Kewirausahaan budaya kini menjadi ujung tombak ekonomi kreatif Indonesia. Namun, di balik potensi besar itu, para pelakunya menghadapi lima tantangan utama: akses pasar dan branding, skalabilitas produksi, pembiayaan, keterbatasan data, serta dilema antara konservasi dan komersialisasi.
Akses pasar dan branding sering kali menjadi hambatan pertama. Produk budaya seperti batik, anyaman, atau kuliner tradisional sulit bersaing di pasar modern karena lemahnya narasi produk dan strategi pemasaran digital. Sementara itu, produksi tradisional yang padat karya membuat skala usaha sulit berkembang tanpa mengorbankan kualitas.
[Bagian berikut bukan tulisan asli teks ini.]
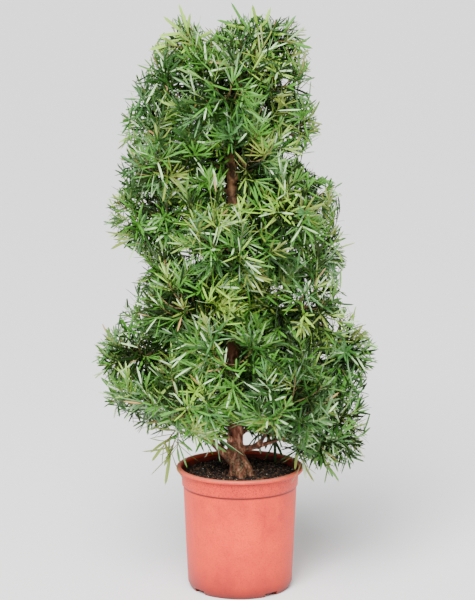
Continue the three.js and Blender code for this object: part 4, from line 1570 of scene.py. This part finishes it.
class PODOCARPUS_OT_stage(bpy.types.Operator):
    """Sets the pale floor, the soft light and the camera"""

    bl_idname = "podocarpus.stage"
    bl_label = "Stage"

    def execute(self, context):
        studio = context.scene.studio
        bpy.ops.object.select_all(action="DESELECT")
        bpy.ops.mesh.primitive_plane_add(size=FLOOR["size"], location=(0, 0, -FLOOR["drop"]))
        floor = named("floor")
        material, _, shader = principled("pale_floor", (0.96, 0.96, 0.96), 0.9)
        shader.inputs["Specular IOR Level"].default_value = 0.1
        floor.data.materials.append(material)
        world = bpy.data.worlds.new("soft_light")
        context.scene.world = world
        world.use_nodes = True
        background = world.node_tree.nodes["Background"]
        background.inputs["Color"].default_value = (1, 1, 1, 1)
        background.inputs["Strength"].default_value = studio.sky
        for name, place, size, strength in LAMPS:
            area_light(name, place, size, getattr(studio, strength))
        turn = [math.radians(degrees) for degrees in WIDE_LIGHT["turn"]]
        bpy.ops.object.light_add(type="SUN", location=WIDE_LIGHT["place"], rotation=turn)
        sun = context.active_object
        sun.name = "wide_light"
        sun.data.energy = studio.wide
        sun.data.angle = math.radians(WIDE_LIGHT["angle"])
        bpy.ops.object.camera_add(
            location=(CAMERA["shift_right"], -CAMERA["distance"], CAMERA["height"]),
            rotation=(math.pi / 2 - CAMERA["tilt"], 0, 0),
        )
        camera = context.active_object
        camera.data.lens = CAMERA["lens"]
        context.scene.camera = camera
        return {"FINISHED"}


class PODOCARPUS_PT_panel(bpy.types.Panel):
    """The sizes, the colours and the pieces"""

    bl_idname = "PODOCARPUS_PT_panel"
    bl_label = "Potted podocarpus"
    bl_space_type = "VIEW_3D"
    bl_region_type = "UI"
    bl_category = "Podocarpus"

    def draw(self, context):
        for group in GROUPS:
            sizes = getattr(context.scene, group)
            column = self.layout.column()
            for name in sizes.__annotations__:
                column.prop(sizes, name)
        for operator in OPERATORS:
            self.layout.operator(operator.bl_idname)


GROUPS = {"pot_sizes": PotSizes, "leaf_sizes": LeafSizes, "plant_colours": Colours, "studio": Studio}
OPERATORS = (
    PODOCARPUS_OT_stage,
    PODOCARPUS_OT_pot,
    PODOCARPUS_OT_potting_mix,
    PODOCARPUS_OT_limbs,
    PODOCARPUS_OT_twigs,
    PODOCARPUS_OT_leaves,
)


def register():
    for name, group in GROUPS.items():
        bpy.utils.register_class(group)
        setattr(bpy.types.Scene, name, PointerProperty(type=group))
    for operator in OPERATORS:
        bpy.utils.register_class(operator)
    bpy.utils.register_class(PODOCARPUS_PT_panel)


def unregister():
    bpy.utils.unregister_class(PODOCARPUS_PT_panel)
    for operator in reversed(OPERATORS):
        bpy.utils.unregister_class(operator)
    for name, group in reversed(GROUPS.items()):
        delattr(bpy.types.Scene, name)
        bpy.utils.unregister_class(group)


def main():
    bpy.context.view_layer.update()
    register()
    bpy.ops.podocarpus.stage()
    bpy.ops.podocarpus.pot()
    bpy.ops.podocarpus.potting_mix()
    bpy.ops.podocarpus.limbs()
    bpy.ops.podocarpus.twigs()
    bpy.ops.podocarpus.leaves()


if __name__ == "__main__":
    main()
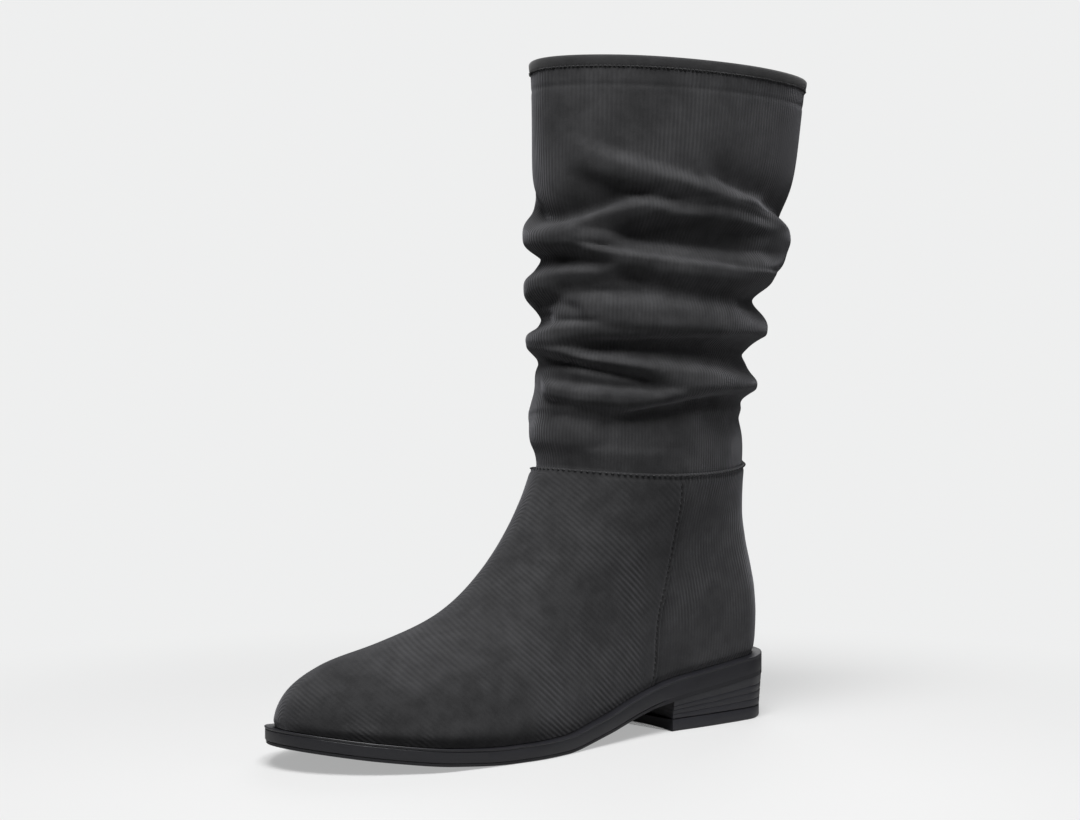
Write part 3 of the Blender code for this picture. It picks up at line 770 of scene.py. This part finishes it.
def outline_ring(bearing, inset, height):
    """A ring on the sole's outline, moved in by the inset, at the height that a function gives for a station."""
    x, y = outline(bearing, inset)
    return np.stack([x, y, height(x)], axis=-1)


def side_bearings(points):
    """Bearings from the back to the front on the outer side, then back again on the inner side."""
    return np.concatenate([np.linspace(0.0, np.pi, points), np.linspace(np.pi, 2 * np.pi, points)[1:-1]])


def sole_rings():
    """The sole unit's edge from its tread to its top: a tread layer, a fine line, an upright wall and a bead.

    The bead runs along the top edge, stands out and up at the toe and dies away by the waist. Under the heel the
    tread layer has no step.
    """
    bearing = side_bearings(SOLE_POINTS)
    station = outline(bearing, 0.0)[0]
    rings = []
    for inset, share, bead in zip(*SOLE_EDGE.values()):
        lip = bead * ease(*BEAD_START, station / SOLE_LENGTH)
        tread = ease(0.0, TREAD_START, (station - HEEL_LENGTH) / SOLE_LENGTH) if share < TREAD_TOP else 1.0
        ring = outline_ring(bearing, inset * tread - BEAD_REACH * lip, underside)
        ring[:, 2] += share * thickness(ring[:, 0]) + BEAD_RISE * np.maximum(lip, 0.0)
        rings.append(ring)
    return np.array(rings)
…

Dari sisi pembiayaan, banyak pelaku budaya kesulitan mengakses kredit formal karena bisnis mereka dianggap berisiko tinggi dan tidak memiliki jaminan yang cukup. Kurangnya data dan pengukuran dampak juga membuat perumusan kebijakan berbasis bukti menjadi sulit. Akibatnya, potensi besar ekonomi budaya belum tergarap maksimal.
Tantangan terakhir muncul dalam menjaga keseimbangan antara nilai autentik budaya dan tuntutan pasar. Komersialisasi yang berlebihan berpotensi menggerus makna kultural, sementara terlalu konservatif dapat menutup peluang ekonomi.
Riset ini merekomendasikan langkah strategis seperti program inkubasi branding, skema pembiayaan mikro adaptif, sistem monitoring berbasis indikator budaya, dan perlindungan HKI kolektif. Dengan intervensi terintegrasi, kewirausahaan budaya dapat tumbuh menjadi ekosistem berdaya saing yang tetap berpijak pada kearifan lokal.